What the task asks:
Repeat the whole listing below, word for word.

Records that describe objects
= = = = =
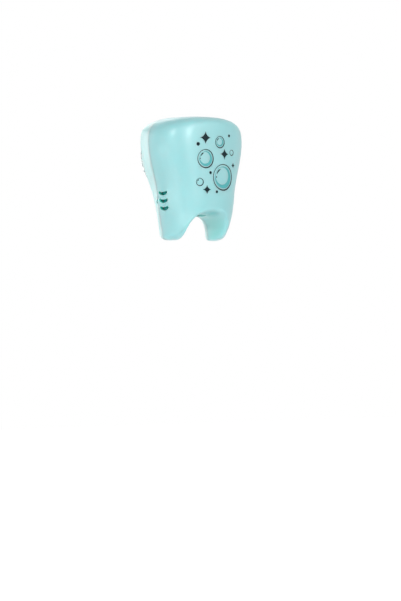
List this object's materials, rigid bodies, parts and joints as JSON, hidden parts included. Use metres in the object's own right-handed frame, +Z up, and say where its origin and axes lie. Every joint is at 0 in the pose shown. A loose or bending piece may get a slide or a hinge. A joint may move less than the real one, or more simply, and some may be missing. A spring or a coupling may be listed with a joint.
{
  "type": "toothbrush cover",
  "caption": "Molar-shaped toothbrush cover: a domed front shell hinged at the crown to a shallow back shell, with a neck notch between the roots, side vents and a wall suction cup.",
  "frame": {"origin": "centre of the suction cup's contact on the wall", "axes": "+Y into the wall, the cover's front looks along -Y, +Z up, +X to the right seen from the front"},
  "size_m": [0.0536, 0.0373, 0.0616],
  "materials": {
    "aqua_plastic": "satin",
    "pale_plastic": "satin",
    "pin_steel": "satin",
    "clear_vinyl": "gloss"
  },
  "bodies": {
    "cup": {"suction_cup": "clear_vinyl"},
    "back": {"back_shell": "pale_plastic", "hinge_pin": "pin_steel"},
    "front": {"front_shell": "aqua_plastic"}
  },
  "joints": [
    {"name": "cup_swivel", "type": "hinge", "parent": "cup", "child": "back", "pos_m": [0, 0, 0], "axis": [0, 1, 0], "continuous": true},
    {"name": "crown_hinge", "type": "hinge", "parent": "back", "child": "front", "pos_m": [0, -0.01602, 0.0161], "axis": [-1, 0, 0], "range_deg": [0, 90]}
  ]
}
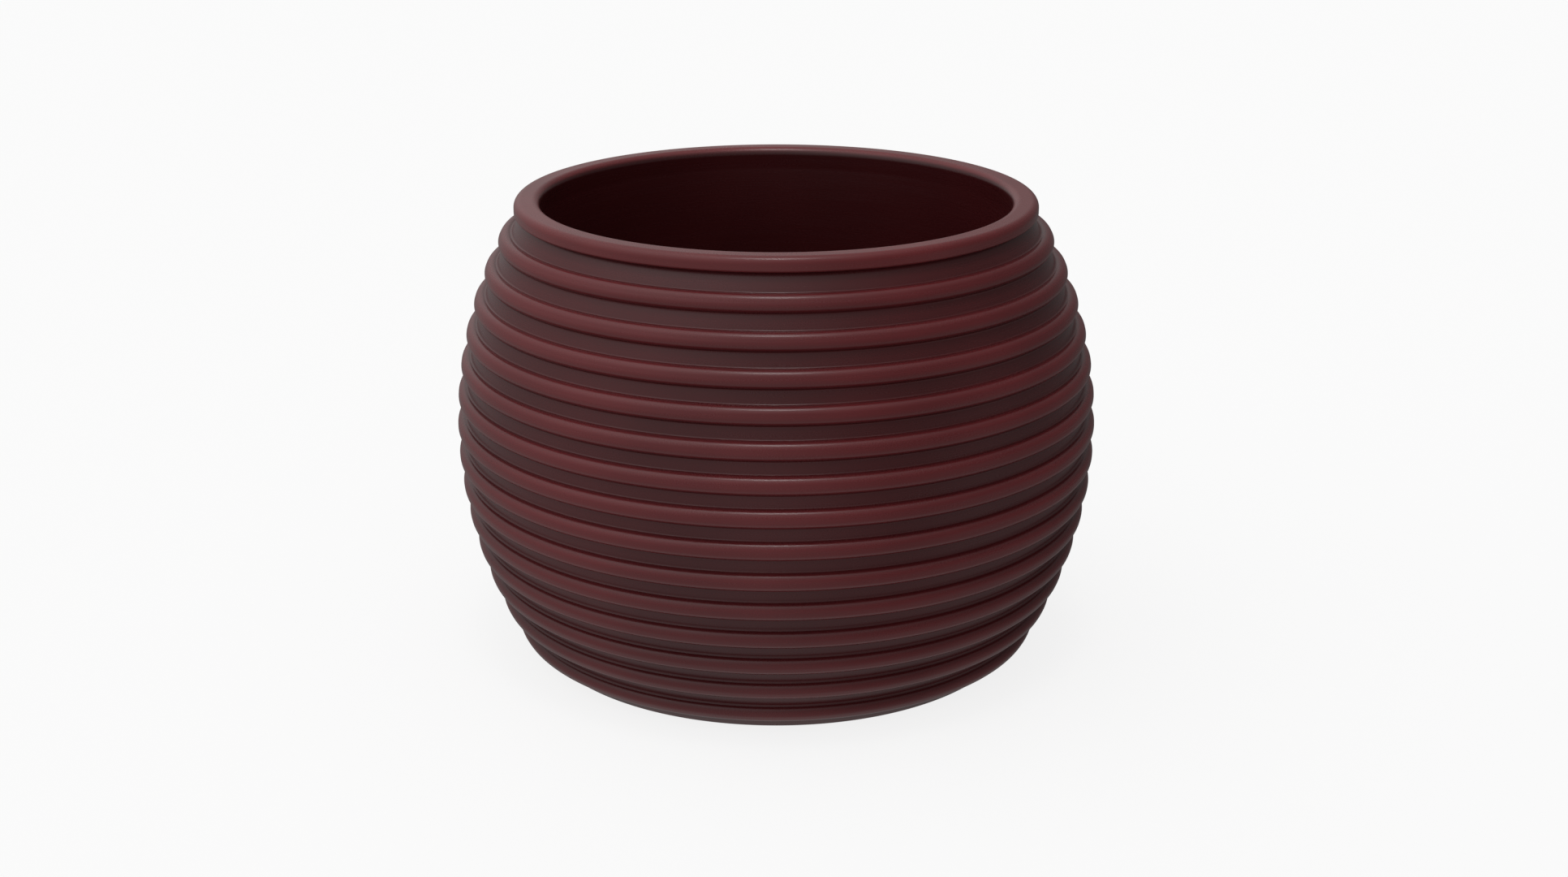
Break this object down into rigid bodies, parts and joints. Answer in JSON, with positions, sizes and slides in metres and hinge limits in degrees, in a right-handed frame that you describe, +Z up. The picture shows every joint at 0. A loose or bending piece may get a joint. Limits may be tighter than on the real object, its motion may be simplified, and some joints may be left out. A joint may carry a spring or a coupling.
{
  "type": "garden planter bowl",
  "caption": "Round barrel-shaped garden planter bowl with evenly spaced half-round hoops, a thick rounded lip and a smooth lift-out liner with drain plug, drainage platform and felt mat",
  "frame": {"origin": "On the ground at the centre of the foot pads, on the axis of revolution", "axes": "+Z up along the axis of revolution; +X and +Y level, +X through one foot pad"},
  "size_m": [0.5998, 0.5998, 0.4305],
  "materials": {
    "shell_body": "satin moulded polyethylene, oxblood",
    "liner_body": "satin moulded polyethylene, oxblood",
    "foot_rubber": "matte black rubber",
    "seal_rubber": "black nitrile rubber",
    "stainless": "stainless steel",
    "brass_insert": "turned brass",
    "fitting_plastic": "glass-filled nylon, charcoal",
    "platform_plastic": "moulded polypropylene, dark grey",
    "filter_felt": "needle-punched geotextile felt, dark grey"
  },
  "bodies": {
    "shell": {"ribbed_shell": "shell_body", "foot_pads": "foot_rubber", "foot_washers": "stainless", "foot_screws": "stainless", "foot_inserts": "brass_insert"},
    "liner": {"liner_pot": "liner_body", "drain_bush": "fitting_plastic", "drain_gasket": "seal_rubber", "drain_nut": "fitting_plastic"},
    "platform": {"drainage_platform": "platform_plastic", "platform_legs": "platform_plastic"},
    "mat": {"filter_mat": "filter_felt"},
    "plug_seal": {"plug_o_ring": "seal_rubber"},
    "plug": {"drain_plug": "fitting_plastic"}
  },
  "joints": [
    {"name": "liner_lift", "type": "slide", "parent": "shell", "child": "liner", "axis": [0, 0, 1], "range_m": [0, 0.44]},
    {"name": "platform_lift", "type": "slide", "parent": "liner", "child": "platform", "axis": [0, 0, 1], "range_m": [0, 0.42]},
    {"name": "mat_lift", "type": "slide", "parent": "platform", "child": "mat", "axis": [0, 0, 1], "range_m": [0, 0.36]},
    {"name": "plug_travel", "type": "slide", "parent": "liner", "child": "plug_seal", "axis": [0, 0, -1], "range_m": [0, 0.012]},
    {"name": "plug_turn", "type": "hinge", "parent": "plug_seal", "child": "plug", "pos_m": [0, 0, 0.012], "axis": [0, 0, -1], "range_deg": [0, 1440]}
  ],
  "couplings": [
    {"joint": "plug_travel", "follows": "plug_turn", "m_per_rad": 0.00047746}
  ]
}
= = = = =
Output:
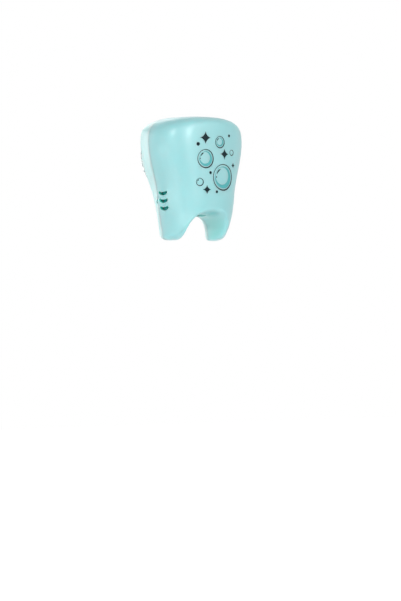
List this object's materials, rigid bodies, parts and joints as JSON, hidden parts included. Use metres in the object's own right-handed frame, +Z up, and say where its origin and axes lie. Every joint is at 0 in the pose shown. A loose or bending piece may get a slide or a hinge. A joint may move less than the real one, or more simply, and some may be missing. A spring or a coupling may be listed with a joint.
{
  "type": "toothbrush cover",
  "caption": "Molar-shaped toothbrush cover: a domed front shell hinged at the crown to a shallow back shell, with a neck notch between the roots, side vents and a wall suction cup.",
  "frame": {"origin": "centre of the suction cup's contact on the wall", "axes": "+Y into the wall, the cover's front looks along -Y, +Z up, +X to the right seen from the front"},
  "size_m": [0.0536, 0.0373, 0.0616],
  "materials": {
    "aqua_plastic": "satin",
    "pale_plastic": "satin",
    "pin_steel": "satin",
    "clear_vinyl": "gloss"
  },
  "bodies": {
    "cup": {"suction_cup": "clear_vinyl"},
    "back": {"back_shell": "pale_plastic", "hinge_pin": "pin_steel"},
    "front": {"front_shell": "aqua_plastic"}
  },
  "joints": [
    {"name": "cup_swivel", "type": "hinge", "parent": "cup", "child": "back", "pos_m": [0, 0, 0], "axis": [0, 1, 0], "continuous": true},
    {"name": "crown_hinge", "type": "hinge", "parent": "back", "child": "front", "pos_m": [0, -0.01602, 0.0161], "axis": [-1, 0, 0], "range_deg": [0, 90]}
  ]
}
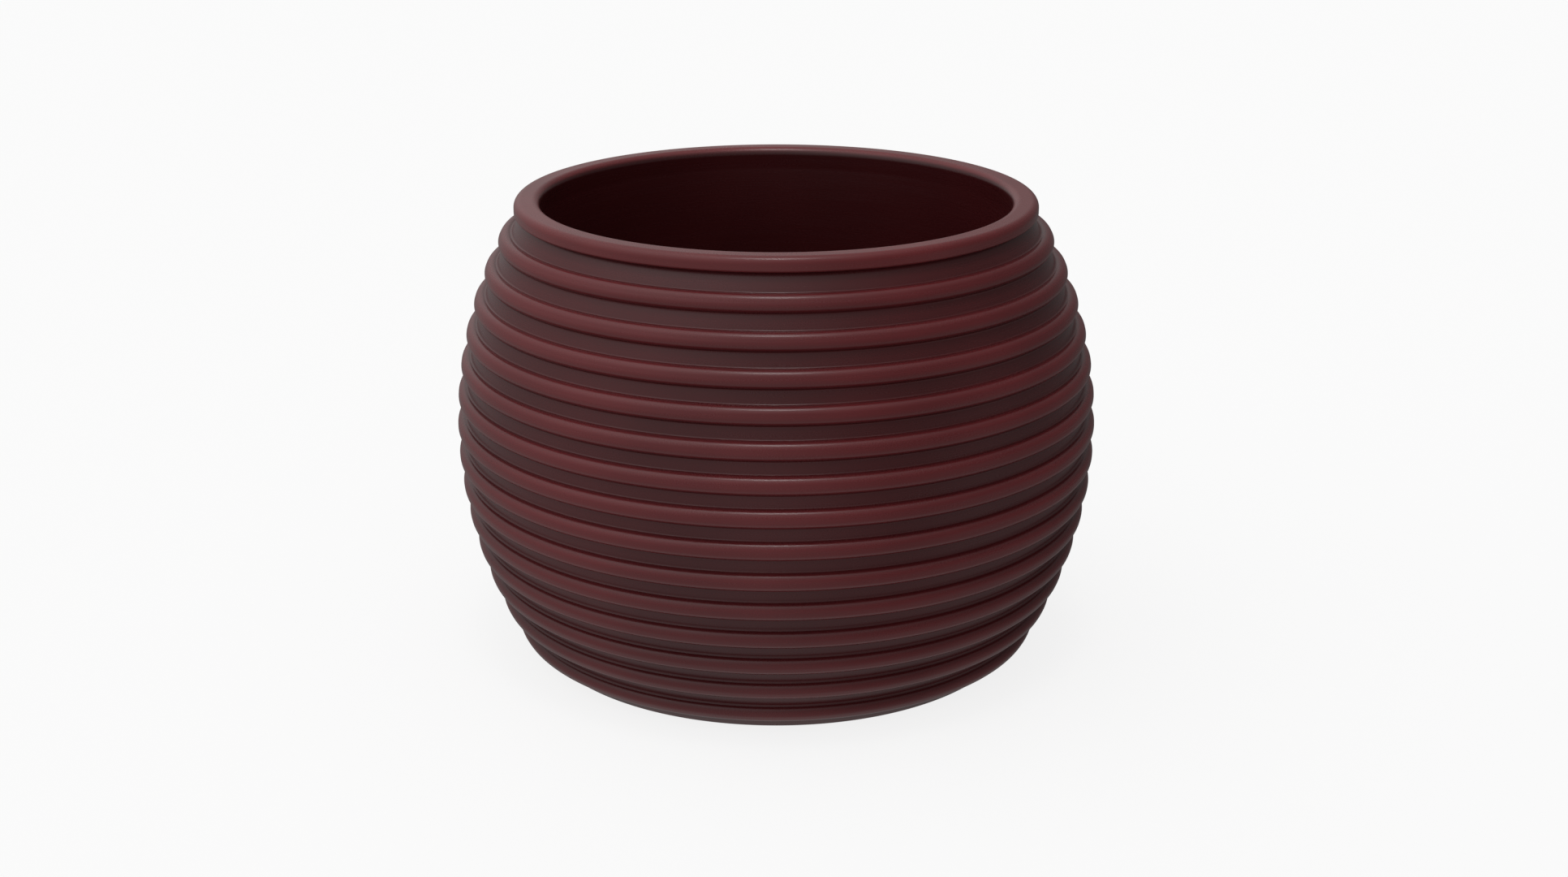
Break this object down into rigid bodies, parts and joints. Answer in JSON, with positions, sizes and slides in metres and hinge limits in degrees, in a right-handed frame that you describe, +Z up. The picture shows every joint at 0. A loose or bending piece may get a joint. Limits may be tighter than on the real object, its motion may be simplified, and some joints may be left out. A joint may carry a spring or a coupling.
{
  "type": "garden planter bowl",
  "caption": "Round barrel-shaped garden planter bowl with evenly spaced half-round hoops, a thick rounded lip and a smooth lift-out liner with drain plug, drainage platform and felt mat",
  "frame": {"origin": "On the ground at the centre of the foot pads, on the axis of revolution", "axes": "+Z up along the axis of revolution; +X and +Y level, +X through one foot pad"},
  "size_m": [0.5998, 0.5998, 0.4305],
  "materials": {
    "shell_body": "satin moulded polyethylene, oxblood",
    "liner_body": "satin moulded polyethylene, oxblood",
    "foot_rubber": "matte black rubber",
    "seal_rubber": "black nitrile rubber",
    "stainless": "stainless steel",
    "brass_insert": "turned brass",
    "fitting_plastic": "glass-filled nylon, charcoal",
    "platform_plastic": "moulded polypropylene, dark grey",
    "filter_felt": "needle-punched geotextile felt, dark grey"
  },
  "bodies": {
    "shell": {"ribbed_shell": "shell_body", "foot_pads": "foot_rubber", "foot_washers": "stainless", "foot_screws": "stainless", "foot_inserts": "brass_insert"},
    "liner": {"liner_pot": "liner_body", "drain_bush": "fitting_plastic", "drain_gasket": "seal_rubber", "drain_nut": "fitting_plastic"},
    "platform": {"drainage_platform": "platform_plastic", "platform_legs": "platform_plastic"},
    "mat": {"filter_mat": "filter_felt"},
    "plug_seal": {"plug_o_ring": "seal_rubber"},
    "plug": {"drain_plug": "fitting_plastic"}
  },
  "joints": [
    {"name": "liner_lift", "type": "slide", "parent": "shell", "child": "liner", "axis": [0, 0, 1], "range_m": [0, 0.44]},
    {"name": "platform_lift", "type": "slide", "parent": "liner", "child": "platform", "axis": [0, 0, 1], "range_m": [0, 0.42]},
    {"name": "mat_lift", "type": "slide", "parent": "platform", "child": "mat", "axis": [0, 0, 1], "range_m": [0, 0.36]},
    {"name": "plug_travel", "type": "slide", "parent": "liner", "child": "plug_seal", "axis": [0, 0, -1], "range_m": [0, 0.012]},
    {"name": "plug_turn", "type": "hinge", "parent": "plug_seal", "child": "plug", "pos_m": [0, 0, 0.012], "axis": [0, 0, -1], "range_deg": [0, 1440]}
  ],
  "couplings": [
    {"joint": "plug_travel", "follows": "plug_turn", "m_per_rad": 0.00047746}
  ]
}